═══ Data extract ═══
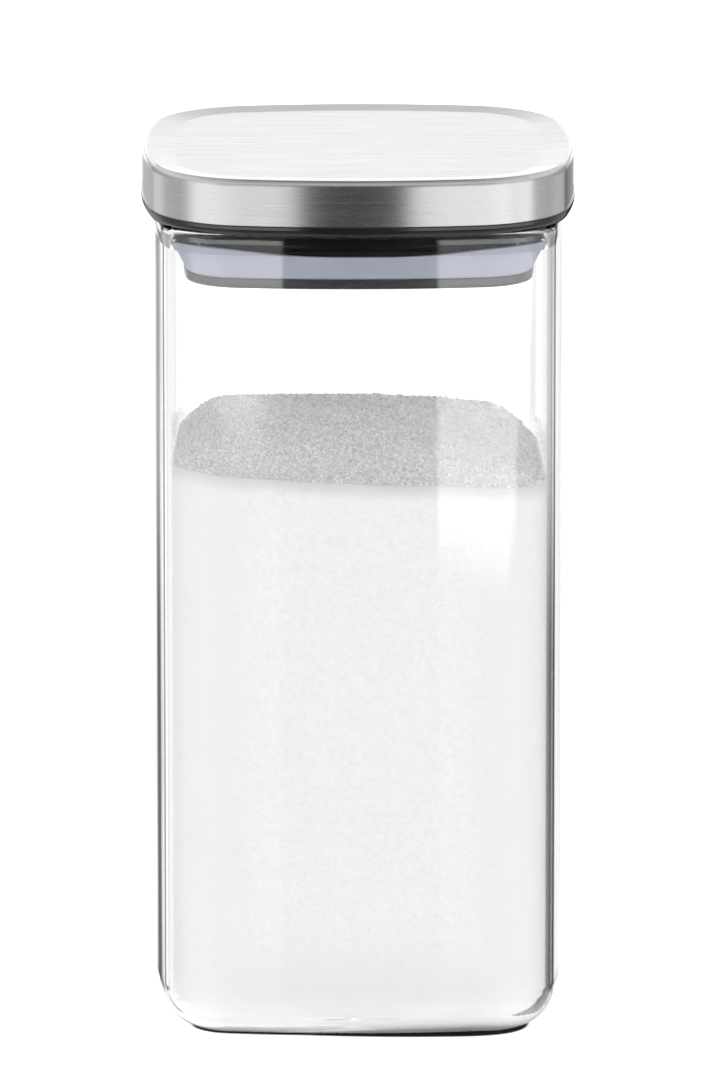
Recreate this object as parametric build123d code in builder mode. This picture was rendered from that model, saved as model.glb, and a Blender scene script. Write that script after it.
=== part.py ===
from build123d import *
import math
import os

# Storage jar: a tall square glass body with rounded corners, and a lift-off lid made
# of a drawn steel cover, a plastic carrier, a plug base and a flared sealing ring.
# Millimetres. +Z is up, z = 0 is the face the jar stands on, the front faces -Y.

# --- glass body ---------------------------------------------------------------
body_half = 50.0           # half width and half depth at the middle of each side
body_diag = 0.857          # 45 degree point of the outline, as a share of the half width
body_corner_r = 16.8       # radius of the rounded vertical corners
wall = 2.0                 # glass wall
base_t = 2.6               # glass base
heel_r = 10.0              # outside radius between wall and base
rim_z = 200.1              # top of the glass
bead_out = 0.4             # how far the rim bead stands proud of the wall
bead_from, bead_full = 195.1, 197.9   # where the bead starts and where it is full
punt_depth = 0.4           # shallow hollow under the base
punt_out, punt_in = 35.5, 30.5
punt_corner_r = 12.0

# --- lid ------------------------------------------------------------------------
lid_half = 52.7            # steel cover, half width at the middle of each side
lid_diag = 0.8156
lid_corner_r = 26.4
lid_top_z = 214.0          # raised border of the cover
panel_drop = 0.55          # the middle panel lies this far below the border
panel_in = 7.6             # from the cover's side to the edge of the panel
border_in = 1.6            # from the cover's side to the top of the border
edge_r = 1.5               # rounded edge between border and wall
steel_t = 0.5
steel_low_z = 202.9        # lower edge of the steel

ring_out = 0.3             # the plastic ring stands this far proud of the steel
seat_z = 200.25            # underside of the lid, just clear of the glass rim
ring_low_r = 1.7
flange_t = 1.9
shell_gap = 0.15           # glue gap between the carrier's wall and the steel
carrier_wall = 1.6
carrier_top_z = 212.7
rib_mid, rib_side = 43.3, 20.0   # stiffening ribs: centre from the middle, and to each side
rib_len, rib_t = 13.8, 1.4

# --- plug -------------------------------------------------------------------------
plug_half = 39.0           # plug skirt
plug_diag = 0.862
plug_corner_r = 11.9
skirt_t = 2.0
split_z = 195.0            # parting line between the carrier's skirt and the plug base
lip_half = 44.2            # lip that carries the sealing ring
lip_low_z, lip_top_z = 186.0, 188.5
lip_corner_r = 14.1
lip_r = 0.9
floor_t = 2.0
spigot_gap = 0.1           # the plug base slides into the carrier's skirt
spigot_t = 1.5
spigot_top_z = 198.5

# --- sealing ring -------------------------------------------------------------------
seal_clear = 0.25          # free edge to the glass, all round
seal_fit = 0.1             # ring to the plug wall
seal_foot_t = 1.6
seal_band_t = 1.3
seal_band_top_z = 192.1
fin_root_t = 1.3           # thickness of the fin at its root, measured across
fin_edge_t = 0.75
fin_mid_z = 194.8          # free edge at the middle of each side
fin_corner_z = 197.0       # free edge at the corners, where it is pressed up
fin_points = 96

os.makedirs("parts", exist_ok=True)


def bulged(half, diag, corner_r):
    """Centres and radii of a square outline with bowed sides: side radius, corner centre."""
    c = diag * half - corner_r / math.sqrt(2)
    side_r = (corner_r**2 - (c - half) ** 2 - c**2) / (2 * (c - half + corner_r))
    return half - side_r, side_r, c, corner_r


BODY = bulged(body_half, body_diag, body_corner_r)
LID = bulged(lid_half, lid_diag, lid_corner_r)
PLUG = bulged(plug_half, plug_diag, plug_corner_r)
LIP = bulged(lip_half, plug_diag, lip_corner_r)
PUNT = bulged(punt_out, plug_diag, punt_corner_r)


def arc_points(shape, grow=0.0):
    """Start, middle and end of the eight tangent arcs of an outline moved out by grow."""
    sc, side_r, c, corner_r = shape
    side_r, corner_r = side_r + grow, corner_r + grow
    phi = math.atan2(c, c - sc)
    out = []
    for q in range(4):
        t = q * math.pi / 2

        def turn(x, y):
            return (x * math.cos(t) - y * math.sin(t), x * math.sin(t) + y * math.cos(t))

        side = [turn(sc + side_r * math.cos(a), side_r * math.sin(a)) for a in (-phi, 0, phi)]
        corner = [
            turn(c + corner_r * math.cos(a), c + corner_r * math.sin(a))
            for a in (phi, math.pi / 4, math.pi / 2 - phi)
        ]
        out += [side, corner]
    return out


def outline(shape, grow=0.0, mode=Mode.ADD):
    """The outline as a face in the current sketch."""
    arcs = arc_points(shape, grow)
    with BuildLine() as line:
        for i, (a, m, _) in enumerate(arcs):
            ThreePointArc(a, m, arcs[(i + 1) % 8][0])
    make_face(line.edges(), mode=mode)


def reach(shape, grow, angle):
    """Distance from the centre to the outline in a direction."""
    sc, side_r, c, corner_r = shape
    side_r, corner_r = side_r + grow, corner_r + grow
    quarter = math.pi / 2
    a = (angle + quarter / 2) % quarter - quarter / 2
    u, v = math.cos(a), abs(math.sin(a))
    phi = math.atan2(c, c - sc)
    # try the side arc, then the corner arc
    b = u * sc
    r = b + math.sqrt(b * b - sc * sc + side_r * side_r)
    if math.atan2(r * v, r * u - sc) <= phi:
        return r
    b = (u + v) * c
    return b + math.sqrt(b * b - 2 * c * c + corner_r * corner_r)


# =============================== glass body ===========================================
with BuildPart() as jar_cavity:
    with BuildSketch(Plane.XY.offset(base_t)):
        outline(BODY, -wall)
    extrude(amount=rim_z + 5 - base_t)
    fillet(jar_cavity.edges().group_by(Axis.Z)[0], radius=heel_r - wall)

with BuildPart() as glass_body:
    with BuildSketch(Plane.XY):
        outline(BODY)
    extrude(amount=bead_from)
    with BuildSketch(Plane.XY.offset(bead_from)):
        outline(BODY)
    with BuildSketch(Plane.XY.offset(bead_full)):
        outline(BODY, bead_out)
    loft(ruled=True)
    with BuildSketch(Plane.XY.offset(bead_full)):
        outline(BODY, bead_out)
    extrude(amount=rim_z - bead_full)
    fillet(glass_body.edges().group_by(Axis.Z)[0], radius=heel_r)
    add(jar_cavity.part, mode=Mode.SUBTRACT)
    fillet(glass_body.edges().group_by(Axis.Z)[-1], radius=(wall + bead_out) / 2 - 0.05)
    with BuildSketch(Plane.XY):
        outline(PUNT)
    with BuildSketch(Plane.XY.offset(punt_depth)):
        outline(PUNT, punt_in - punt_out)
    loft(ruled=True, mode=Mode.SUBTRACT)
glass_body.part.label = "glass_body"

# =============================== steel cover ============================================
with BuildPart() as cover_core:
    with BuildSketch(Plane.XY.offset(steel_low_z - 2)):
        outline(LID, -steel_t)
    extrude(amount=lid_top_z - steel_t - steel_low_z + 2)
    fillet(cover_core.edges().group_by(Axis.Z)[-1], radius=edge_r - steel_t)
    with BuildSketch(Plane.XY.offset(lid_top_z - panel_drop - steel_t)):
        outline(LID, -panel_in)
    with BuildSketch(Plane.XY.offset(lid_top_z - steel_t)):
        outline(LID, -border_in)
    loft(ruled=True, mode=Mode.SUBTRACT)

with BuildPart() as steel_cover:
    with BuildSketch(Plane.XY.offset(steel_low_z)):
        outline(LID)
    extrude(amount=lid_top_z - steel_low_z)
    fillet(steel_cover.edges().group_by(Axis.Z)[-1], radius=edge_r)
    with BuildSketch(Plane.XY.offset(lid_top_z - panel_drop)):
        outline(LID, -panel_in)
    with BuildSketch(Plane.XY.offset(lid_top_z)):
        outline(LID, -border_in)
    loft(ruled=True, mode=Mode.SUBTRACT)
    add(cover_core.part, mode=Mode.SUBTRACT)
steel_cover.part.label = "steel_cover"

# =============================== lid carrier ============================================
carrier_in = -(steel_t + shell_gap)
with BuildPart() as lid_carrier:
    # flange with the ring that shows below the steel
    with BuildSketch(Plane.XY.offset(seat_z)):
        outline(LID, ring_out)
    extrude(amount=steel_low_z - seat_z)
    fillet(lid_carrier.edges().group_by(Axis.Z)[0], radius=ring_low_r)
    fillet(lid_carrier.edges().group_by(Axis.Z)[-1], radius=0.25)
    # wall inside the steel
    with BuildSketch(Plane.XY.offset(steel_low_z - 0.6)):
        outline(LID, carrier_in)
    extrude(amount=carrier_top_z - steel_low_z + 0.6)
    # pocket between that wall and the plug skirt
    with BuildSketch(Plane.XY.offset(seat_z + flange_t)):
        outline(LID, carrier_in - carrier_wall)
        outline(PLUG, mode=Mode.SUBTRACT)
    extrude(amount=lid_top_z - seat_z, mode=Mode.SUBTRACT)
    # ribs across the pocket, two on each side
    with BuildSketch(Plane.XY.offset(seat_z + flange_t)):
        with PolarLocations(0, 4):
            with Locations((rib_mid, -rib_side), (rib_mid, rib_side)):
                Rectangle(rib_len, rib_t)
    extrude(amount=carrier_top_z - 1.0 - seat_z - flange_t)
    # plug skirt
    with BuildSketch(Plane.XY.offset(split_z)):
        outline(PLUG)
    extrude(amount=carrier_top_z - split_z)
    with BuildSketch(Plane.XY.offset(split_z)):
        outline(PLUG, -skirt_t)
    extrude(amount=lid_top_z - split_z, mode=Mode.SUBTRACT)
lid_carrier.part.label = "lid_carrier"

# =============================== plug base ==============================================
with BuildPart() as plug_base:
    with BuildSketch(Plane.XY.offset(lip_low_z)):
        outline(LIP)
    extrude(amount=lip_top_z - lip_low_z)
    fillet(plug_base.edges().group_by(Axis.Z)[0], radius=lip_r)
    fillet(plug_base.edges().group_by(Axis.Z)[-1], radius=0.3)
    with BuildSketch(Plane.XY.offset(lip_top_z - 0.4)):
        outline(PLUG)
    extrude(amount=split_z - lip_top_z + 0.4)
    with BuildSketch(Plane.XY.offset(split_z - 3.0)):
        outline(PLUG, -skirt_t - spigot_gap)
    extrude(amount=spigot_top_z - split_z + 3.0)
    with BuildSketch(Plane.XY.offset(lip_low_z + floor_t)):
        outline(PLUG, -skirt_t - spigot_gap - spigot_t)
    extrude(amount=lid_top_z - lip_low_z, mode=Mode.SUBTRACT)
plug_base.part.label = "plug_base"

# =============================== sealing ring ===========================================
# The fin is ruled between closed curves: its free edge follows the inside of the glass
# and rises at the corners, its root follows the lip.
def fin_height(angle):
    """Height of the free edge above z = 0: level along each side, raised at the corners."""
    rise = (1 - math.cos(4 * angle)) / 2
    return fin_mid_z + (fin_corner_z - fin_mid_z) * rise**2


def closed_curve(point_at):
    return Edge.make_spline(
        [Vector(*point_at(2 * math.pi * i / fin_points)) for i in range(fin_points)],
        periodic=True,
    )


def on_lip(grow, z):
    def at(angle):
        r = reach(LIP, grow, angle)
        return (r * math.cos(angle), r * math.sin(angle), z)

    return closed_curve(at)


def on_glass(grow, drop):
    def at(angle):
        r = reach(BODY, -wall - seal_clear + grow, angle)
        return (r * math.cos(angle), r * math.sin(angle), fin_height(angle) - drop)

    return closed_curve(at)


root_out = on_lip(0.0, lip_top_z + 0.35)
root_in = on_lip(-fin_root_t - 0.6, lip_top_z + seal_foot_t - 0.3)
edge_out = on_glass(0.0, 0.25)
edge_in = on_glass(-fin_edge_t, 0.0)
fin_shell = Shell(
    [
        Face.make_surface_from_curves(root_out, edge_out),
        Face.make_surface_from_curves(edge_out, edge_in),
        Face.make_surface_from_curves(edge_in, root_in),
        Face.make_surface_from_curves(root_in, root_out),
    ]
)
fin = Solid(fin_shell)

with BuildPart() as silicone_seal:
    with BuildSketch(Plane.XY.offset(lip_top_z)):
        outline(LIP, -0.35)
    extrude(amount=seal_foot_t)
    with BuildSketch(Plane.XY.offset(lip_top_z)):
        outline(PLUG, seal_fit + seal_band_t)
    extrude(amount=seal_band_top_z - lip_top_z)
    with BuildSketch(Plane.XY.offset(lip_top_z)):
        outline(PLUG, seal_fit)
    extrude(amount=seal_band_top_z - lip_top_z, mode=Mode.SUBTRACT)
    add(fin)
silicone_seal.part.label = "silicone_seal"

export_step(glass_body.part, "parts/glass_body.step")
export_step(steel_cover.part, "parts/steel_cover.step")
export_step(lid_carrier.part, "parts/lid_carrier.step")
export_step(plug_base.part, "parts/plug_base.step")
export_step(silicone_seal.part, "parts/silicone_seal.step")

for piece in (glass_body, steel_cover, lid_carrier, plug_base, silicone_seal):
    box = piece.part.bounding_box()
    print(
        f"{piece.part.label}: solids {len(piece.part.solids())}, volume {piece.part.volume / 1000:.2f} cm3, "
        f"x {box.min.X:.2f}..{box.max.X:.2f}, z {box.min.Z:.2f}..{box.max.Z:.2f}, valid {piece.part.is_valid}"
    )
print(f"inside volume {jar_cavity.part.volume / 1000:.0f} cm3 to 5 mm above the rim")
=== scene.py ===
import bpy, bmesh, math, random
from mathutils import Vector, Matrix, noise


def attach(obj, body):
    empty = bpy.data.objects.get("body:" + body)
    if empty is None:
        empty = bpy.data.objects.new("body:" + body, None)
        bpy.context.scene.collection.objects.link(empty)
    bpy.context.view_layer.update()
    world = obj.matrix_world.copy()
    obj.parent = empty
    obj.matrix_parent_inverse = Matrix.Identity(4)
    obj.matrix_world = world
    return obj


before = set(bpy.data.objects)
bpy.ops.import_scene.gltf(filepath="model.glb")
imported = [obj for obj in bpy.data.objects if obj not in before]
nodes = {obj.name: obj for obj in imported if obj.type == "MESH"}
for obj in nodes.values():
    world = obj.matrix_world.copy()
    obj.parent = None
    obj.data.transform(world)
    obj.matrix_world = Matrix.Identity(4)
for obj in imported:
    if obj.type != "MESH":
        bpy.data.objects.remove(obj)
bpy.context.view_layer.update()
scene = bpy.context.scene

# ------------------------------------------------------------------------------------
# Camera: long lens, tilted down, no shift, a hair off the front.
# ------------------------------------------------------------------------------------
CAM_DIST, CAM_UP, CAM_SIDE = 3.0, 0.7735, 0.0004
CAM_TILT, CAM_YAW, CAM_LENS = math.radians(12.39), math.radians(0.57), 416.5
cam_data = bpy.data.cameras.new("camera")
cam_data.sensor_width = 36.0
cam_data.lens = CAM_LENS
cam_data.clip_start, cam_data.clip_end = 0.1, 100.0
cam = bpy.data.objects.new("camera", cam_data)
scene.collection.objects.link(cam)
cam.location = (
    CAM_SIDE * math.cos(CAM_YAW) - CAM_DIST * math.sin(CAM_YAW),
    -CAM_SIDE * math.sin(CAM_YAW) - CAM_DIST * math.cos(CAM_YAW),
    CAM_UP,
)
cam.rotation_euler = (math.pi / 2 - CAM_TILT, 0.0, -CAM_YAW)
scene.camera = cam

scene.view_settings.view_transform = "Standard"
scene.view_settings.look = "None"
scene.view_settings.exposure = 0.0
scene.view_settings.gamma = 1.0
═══
> **Problem to solve**: Quote exactly the stretch of lines above that starts at the first one and ends at the line with "punt_corner_r = 12.0", and nothing beyond it.

> **Output for this exercise**:
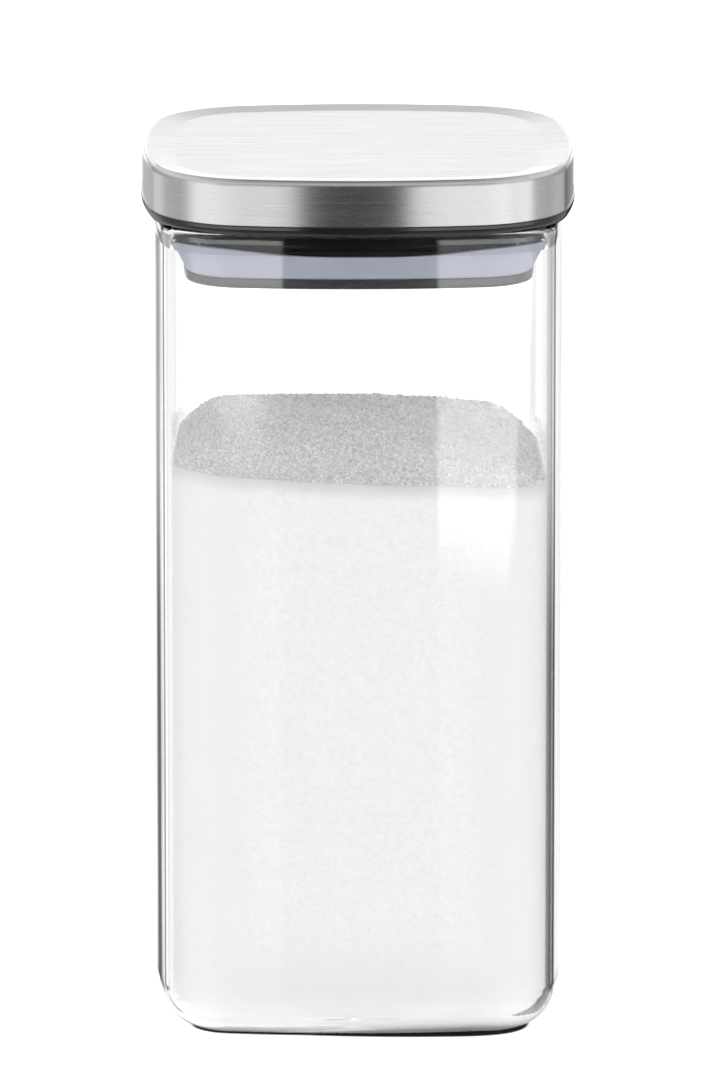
Recreate this object as parametric build123d code in builder mode. This picture was rendered from that model, saved as model.glb, and a Blender scene script. Write that script after it.
=== part.py ===
from build123d import *
import math
import os

# Storage jar: a tall square glass body with rounded corners, and a lift-off lid made
# of a drawn steel cover, a plastic carrier, a plug base and a flared sealing ring.
# Millimetres. +Z is up, z = 0 is the face the jar stands on, the front faces -Y.

# --- glass body ---------------------------------------------------------------
body_half = 50.0           # half width and half depth at the middle of each side
body_diag = 0.857          # 45 degree point of the outline, as a share of the half width
body_corner_r = 16.8       # radius of the rounded vertical corners
wall = 2.0                 # glass wall
base_t = 2.6               # glass base
heel_r = 10.0              # outside radius between wall and base
rim_z = 200.1              # top of the glass
bead_out = 0.4             # how far the rim bead stands proud of the wall
bead_from, bead_full = 195.1, 197.9   # where the bead starts and where it is full
punt_depth = 0.4           # shallow hollow under the base
punt_out, punt_in = 35.5, 30.5
punt_corner_r = 12.0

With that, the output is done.